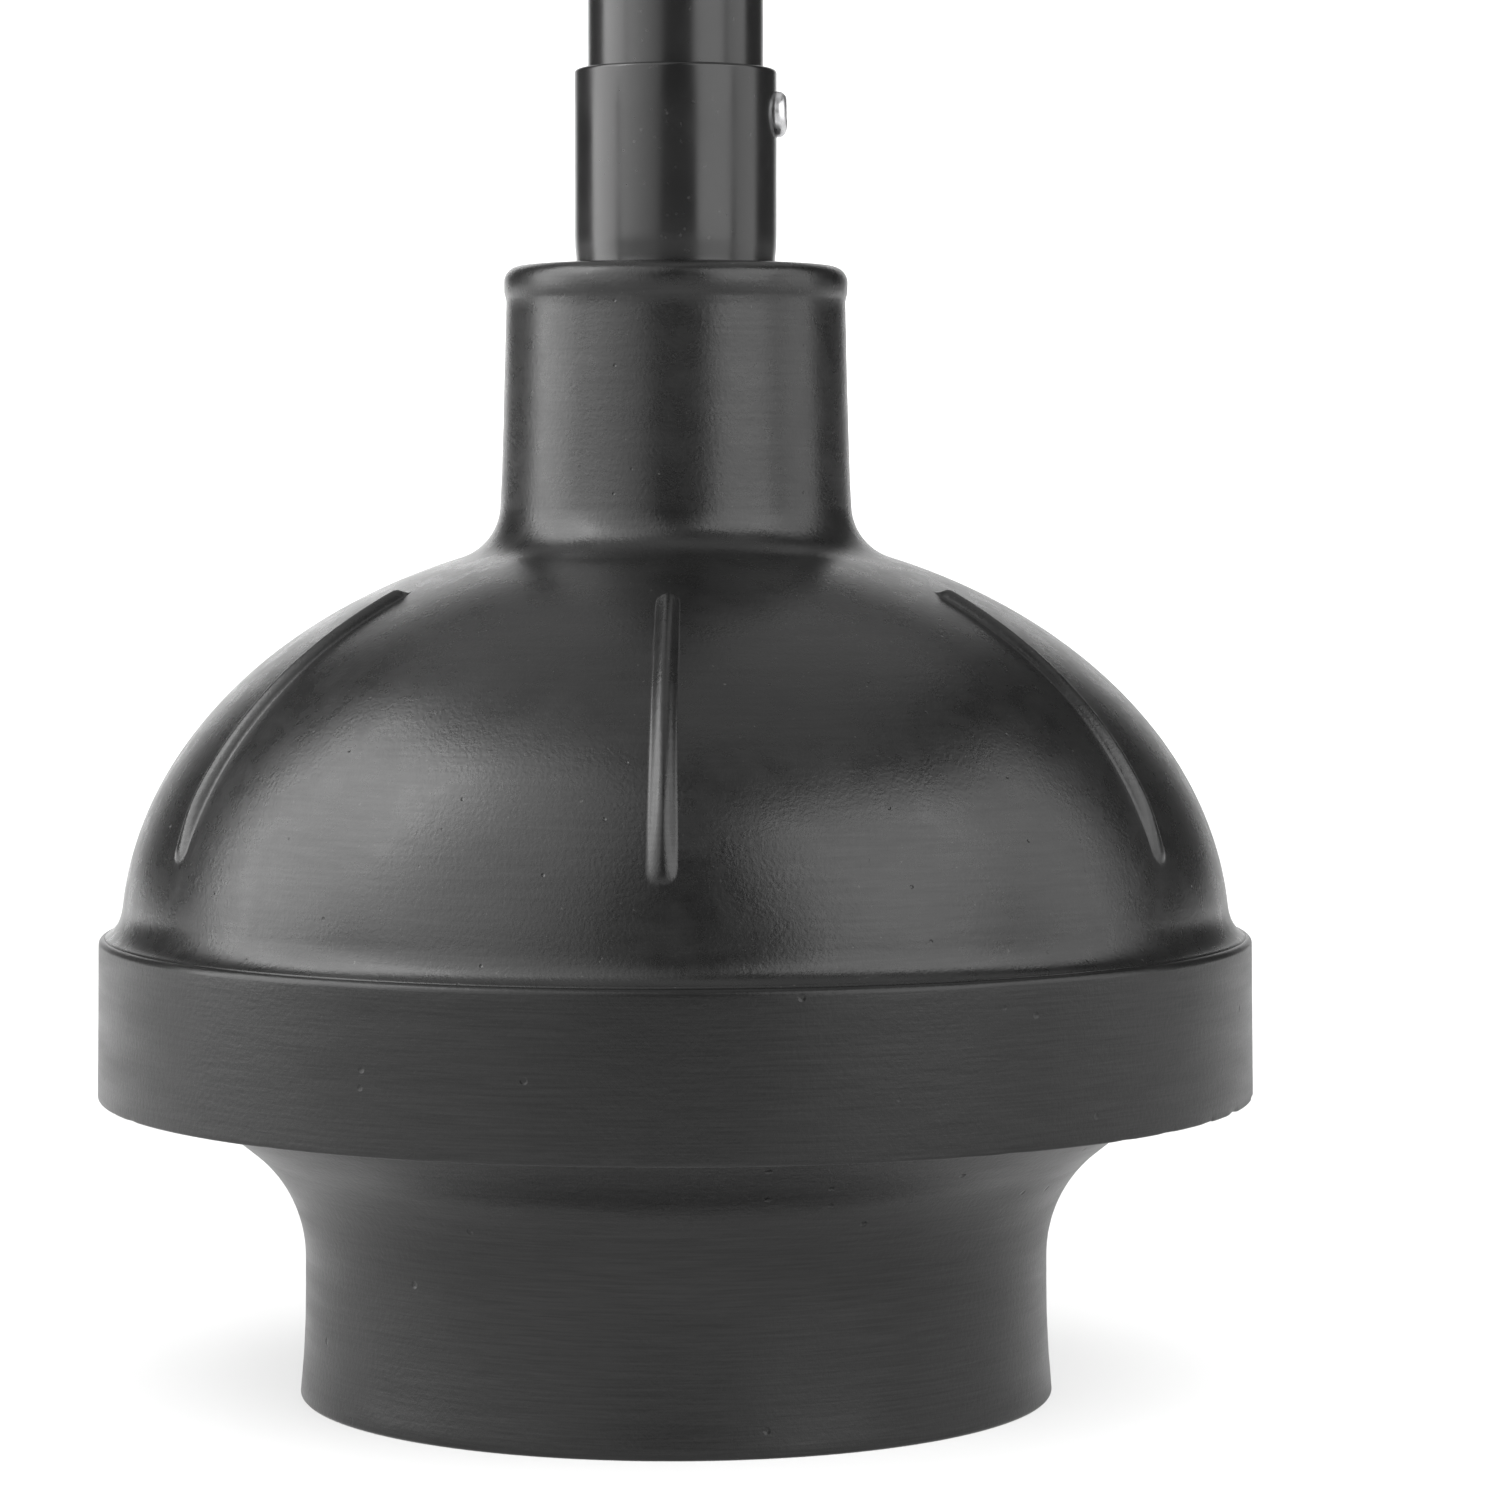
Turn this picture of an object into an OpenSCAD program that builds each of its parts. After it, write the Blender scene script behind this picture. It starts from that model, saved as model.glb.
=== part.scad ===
// Heavy-duty plunger with a fold-out flange: a moulded rubber cup on a steel tube handle.
// Units are millimetres. The origin is on the axis, on the plane that the flange stands on; +Z is up.

/* [Rim] */
// Outer radius of the rim band at its lower edge
rim_r = 72.7; // [68:0.1:78]
// Draft of the band: how much narrower it is at its top
rim_draft = 0.2; // [0:0.1:1]
// Height of the band's flat lower face above the floor
rim_bottom_z = 38.2; // [36:0.1:42]
// Height of the band's upper arris
rim_top_z = 58.3; // [54:0.1:62]
// Inner radius of the rim
rim_inner_r = 66; // [64:0.5:68]
// Rounding of the band's lower edge
rim_edge_r = 0.3; // [0.2:0.1:1]
// Rounding of the band's upper arris
rim_arris_r = 0.9; // [0.2:0.1:1]

/* [Dome] */
// Outer radius of the dome's ellipse
dome_a = 69.7; // [66:0.1:70]
// Outer height of the dome's ellipse
dome_b = 51.6; // [45:0.1:56]
// Wall thickness of the dome
dome_wall = 4; // [3:0.1:5]

/* [Ribs] */
// Number of raised ribs on the dome
rib_count = 6; // [3:1:8]
// Turn of the first rib clockwise from the front, in degrees
rib_turn = 0.5; // [0:0.5:30]
// Width of a rib at its lower end
rib_w_low = 3.3; // [2:0.1:6]
// Width of a rib at its upper end
rib_w_high = 2.7; // [2:0.1:6]
// How far a rib stands off the dome
rib_h = 1.1; // [0.5:0.1:2]
// Height at which a rib starts
rib_low_z = 69.5; // [66:0.5:80]
// Height at which a rib ends
rib_high_z = 101.5; // [90:0.5:102]

/* [Neck] */
// Radius of the neck at its foot
neck_foot_r = 22.1; // [21:0.1:24]
// Radius of the neck under its bead
neck_top_r = 21.3; // [20:0.1:22]
// Radius of the bead round the neck's mouth
neck_bead_r = 21.6; // [21.4:0.1:23]
// Height of the neck's mouth
neck_top_z = 142; // [140:0.5:146]
// Radius of the fillet between neck and dome
neck_fillet_r = 7; // [5:0.5:8]
// Radius of the thrust boss under the neck, inside the cup
boss_r = 18; // [16:0.5:20]
// Height of the boss's lower face
boss_z = 100; // [98:0.5:102]

/* [Flange] */
// Radius of the flange at its foot
flange_r = 47.6; // [46:0.1:49]
// Radius of the flange at its waist
flange_waist_r = 46.9; // [45:0.1:47]
// Wall thickness of the flange
flange_wall = 3.2; // [2.6:0.1:4]
// Height of the lip that ends the flange
lip_h = 6; // [4:0.5:9]
// Height at which the flange starts to flare out to the rim
flare_z = 17.5; // [15:0.5:18]
// Radius of the flare's curve
flare_r = 18; // [16:0.5:18]
// Slope of the flare from upright where it runs straight up to the rim, in degrees
flare_slope = 51; // [45:1:51]

/* [Ferrule] */
// Outer radius of the steel ferrule
ferrule_r = 12.7; // [12:0.1:14]
// Wall thickness of the ferrule
ferrule_wall = 1.6; // [1.2:0.1:1.6]
// Height of the ferrule's upper end
ferrule_top_z = 166.6; // [160:0.1:180]
// Radius of the ferrule where it is swaged in at the neck
ferrule_swage_r = 12.5; // [12.3:0.1:12.6]

/* [Tube] */
// Outer radius of the handle tube
tube_r = 11; // [10:0.1:11]
// Wall thickness of the handle tube
tube_wall = 1; // [0.8:0.1:1.5]
// Height of the tube's upper end
tube_top_z = 534; // [420:1:700]

/* [Rivet] */
// Height of the blind rivet's axis
rivet_z = 161; // [155:0.5:163]
// Turn of the rivet clockwise from +X, in degrees
rivet_turn = 3; // [0:1:90]
// Radius of the rivet's shank
rivet_shank_r = 1.6; // [1.2:0.1:2]
// Radius of the rivet's domed head
rivet_head_r = 2.9; // [2.6:0.1:3.4]
// How far the head stands off the ferrule
rivet_head_h = 1.3; // [0.8:0.1:1.5]

/* [Grip and cap] */
// Length of the grip
grip_len = 124; // [90:1:140]
// Largest radius of the grip
grip_r = 15.6; // [14:0.1:18]
// Radius of the cap's collar
cap_r = 14.6; // [13.5:0.1:16]
// Outer radius of the hanging eye
eye_r = 10.5; // [9:0.1:12]
// Thickness of the hanging eye
eye_t = 8; // [6:0.5:10]
// Radius of the hole through the hanging eye
eye_hole_r = 4.5; // [3:0.1:6]

/* [Hidden] */
rubber = "#1c1c1c";
black_paint = "#141414";
black_plastic = "#222222";
zinc = "#b9bbbd";
bare_steel = "#8d9093";
fit = 0.02;
fn_round = 96;
steps = 12;

// The dome's outer and inner ellipses share a centre on the axis, just below the band's upper arris.
dome_c_z = rim_top_z - 0.3;
inner_a = dome_a - dome_wall;
inner_b = dome_b - dome_wall;
root_h = 4;
dome_low_z = dome_c_z + root_h;
dome_high_r = 31;
outer_low = asin(root_h / dome_b);
outer_high = acos(dome_high_r / dome_a);
inner_low = asin(root_h / inner_b);
inner_high = acos(dome_high_r / inner_a);
rib_low = asin((rib_low_z - dome_c_z) / dome_b);
rib_high = asin((rib_high_z - dome_c_z) / dome_b);

// The neck's fillet touches its wall and, lower down, the dome.
fillet_c_r = neck_foot_r + neck_fillet_r;
dome_slope = 17.8;
fillet_touch_r = fillet_c_r - neck_fillet_r * sin(dome_slope);
fillet_c_z = dome_z(fillet_touch_r, dome_a, dome_b) + neck_fillet_r * cos(dome_slope);
bead_low_z = neck_top_z - 4.2;
bead_edge_r = 2;
socket_z = 108;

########

*THE EXERCISE*
The whole listing above needs to be written out again exactly.

*TASK RESPONSE*
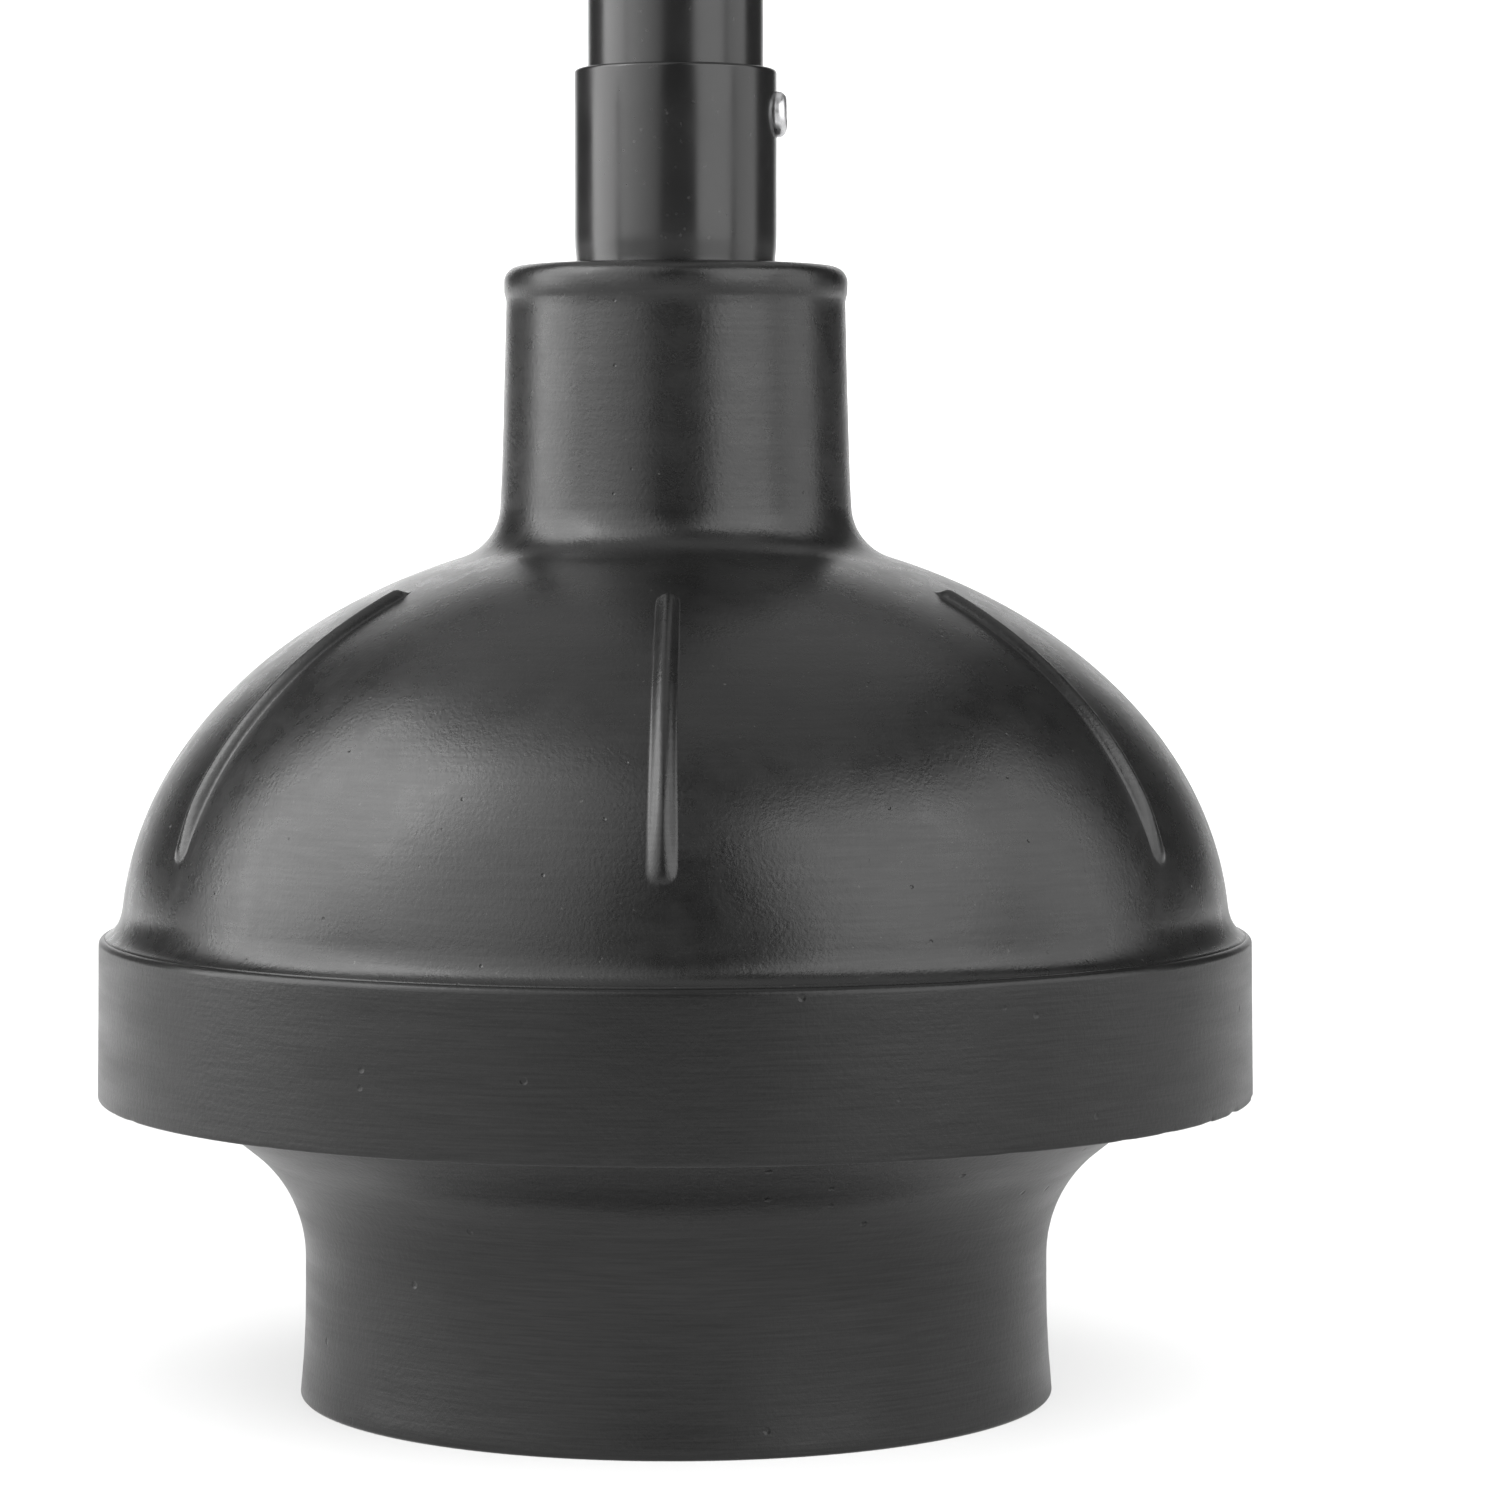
Turn this picture of an object into an OpenSCAD program that builds each of its parts. After it, write the Blender scene script behind this picture. It starts from that model, saved as model.glb.
=== part.scad ===
// Heavy-duty plunger with a fold-out flange: a moulded rubber cup on a steel tube handle.
// Units are millimetres. The origin is on the axis, on the plane that the flange stands on; +Z is up.

/* [Rim] */
// Outer radius of the rim band at its lower edge
rim_r = 72.7; // [68:0.1:78]
// Draft of the band: how much narrower it is at its top
rim_draft = 0.2; // [0:0.1:1]
// Height of the band's flat lower face above the floor
rim_bottom_z = 38.2; // [36:0.1:42]
// Height of the band's upper arris
rim_top_z = 58.3; // [54:0.1:62]
// Inner radius of the rim
rim_inner_r = 66; // [64:0.5:68]
// Rounding of the band's lower edge
rim_edge_r = 0.3; // [0.2:0.1:1]
// Rounding of the band's upper arris
rim_arris_r = 0.9; // [0.2:0.1:1]

/* [Dome] */
// Outer radius of the dome's ellipse
dome_a = 69.7; // [66:0.1:70]
// Outer height of the dome's ellipse
dome_b = 51.6; // [45:0.1:56]
// Wall thickness of the dome
dome_wall = 4; // [3:0.1:5]

/* [Ribs] */
// Number of raised ribs on the dome
rib_count = 6; // [3:1:8]
// Turn of the first rib clockwise from the front, in degrees
rib_turn = 0.5; // [0:0.5:30]
// Width of a rib at its lower end
rib_w_low = 3.3; // [2:0.1:6]
// Width of a rib at its upper end
rib_w_high = 2.7; // [2:0.1:6]
// How far a rib stands off the dome
rib_h = 1.1; // [0.5:0.1:2]
// Height at which a rib starts
rib_low_z = 69.5; // [66:0.5:80]
// Height at which a rib ends
rib_high_z = 101.5; // [90:0.5:102]

/* [Neck] */
// Radius of the neck at its foot
neck_foot_r = 22.1; // [21:0.1:24]
// Radius of the neck under its bead
neck_top_r = 21.3; // [20:0.1:22]
// Radius of the bead round the neck's mouth
neck_bead_r = 21.6; // [21.4:0.1:23]
// Height of the neck's mouth
neck_top_z = 142; // [140:0.5:146]
// Radius of the fillet between neck and dome
neck_fillet_r = 7; // [5:0.5:8]
// Radius of the thrust boss under the neck, inside the cup
boss_r = 18; // [16:0.5:20]
// Height of the boss's lower face
boss_z = 100; // [98:0.5:102]

/* [Flange] */
// Radius of the flange at its foot
flange_r = 47.6; // [46:0.1:49]
// Radius of the flange at its waist
flange_waist_r = 46.9; // [45:0.1:47]
// Wall thickness of the flange
flange_wall = 3.2; // [2.6:0.1:4]
// Height of the lip that ends the flange
lip_h = 6; // [4:0.5:9]
// Height at which the flange starts to flare out to the rim
flare_z = 17.5; // [15:0.5:18]
// Radius of the flare's curve
flare_r = 18; // [16:0.5:18]
// Slope of the flare from upright where it runs straight up to the rim, in degrees
flare_slope = 51; // [45:1:51]

/* [Ferrule] */
// Outer radius of the steel ferrule
ferrule_r = 12.7; // [12:0.1:14]
// Wall thickness of the ferrule
ferrule_wall = 1.6; // [1.2:0.1:1.6]
// Height of the ferrule's upper end
ferrule_top_z = 166.6; // [160:0.1:180]
// Radius of the ferrule where it is swaged in at the neck
ferrule_swage_r = 12.5; // [12.3:0.1:12.6]

/* [Tube] */
// Outer radius of the handle tube
tube_r = 11; // [10:0.1:11]
// Wall thickness of the handle tube
tube_wall = 1; // [0.8:0.1:1.5]
// Height of the tube's upper end
tube_top_z = 534; // [420:1:700]

/* [Rivet] */
// Height of the blind rivet's axis
rivet_z = 161; // [155:0.5:163]
// Turn of the rivet clockwise from +X, in degrees
rivet_turn = 3; // [0:1:90]
// Radius of the rivet's shank
rivet_shank_r = 1.6; // [1.2:0.1:2]
// Radius of the rivet's domed head
rivet_head_r = 2.9; // [2.6:0.1:3.4]
// How far the head stands off the ferrule
rivet_head_h = 1.3; // [0.8:0.1:1.5]

/* [Grip and cap] */
// Length of the grip
grip_len = 124; // [90:1:140]
// Largest radius of the grip
grip_r = 15.6; // [14:0.1:18]
// Radius of the cap's collar
cap_r = 14.6; // [13.5:0.1:16]
// Outer radius of the hanging eye
eye_r = 10.5; // [9:0.1:12]
// Thickness of the hanging eye
eye_t = 8; // [6:0.5:10]
// Radius of the hole through the hanging eye
eye_hole_r = 4.5; // [3:0.1:6]

/* [Hidden] */
rubber = "#1c1c1c";
black_paint = "#141414";
black_plastic = "#222222";
zinc = "#b9bbbd";
bare_steel = "#8d9093";
fit = 0.02;
fn_round = 96;
steps = 12;

// The dome's outer and inner ellipses share a centre on the axis, just below the band's upper arris.
dome_c_z = rim_top_z - 0.3;
inner_a = dome_a - dome_wall;
inner_b = dome_b - dome_wall;
root_h = 4;
dome_low_z = dome_c_z + root_h;
dome_high_r = 31;
outer_low = asin(root_h / dome_b);
outer_high = acos(dome_high_r / dome_a);
inner_low = asin(root_h / inner_b);
inner_high = acos(dome_high_r / inner_a);
rib_low = asin((rib_low_z - dome_c_z) / dome_b);
rib_high = asin((rib_high_z - dome_c_z) / dome_b);

// The neck's fillet touches its wall and, lower down, the dome.
fillet_c_r = neck_foot_r + neck_fillet_r;
dome_slope = 17.8;
fillet_touch_r = fillet_c_r - neck_fillet_r * sin(dome_slope);
fillet_c_z = dome_z(fillet_touch_r, dome_a, dome_b) + neck_fillet_r * cos(dome_slope);
bead_low_z = neck_top_z - 4.2;
bead_edge_r = 2;
socket_z = 108;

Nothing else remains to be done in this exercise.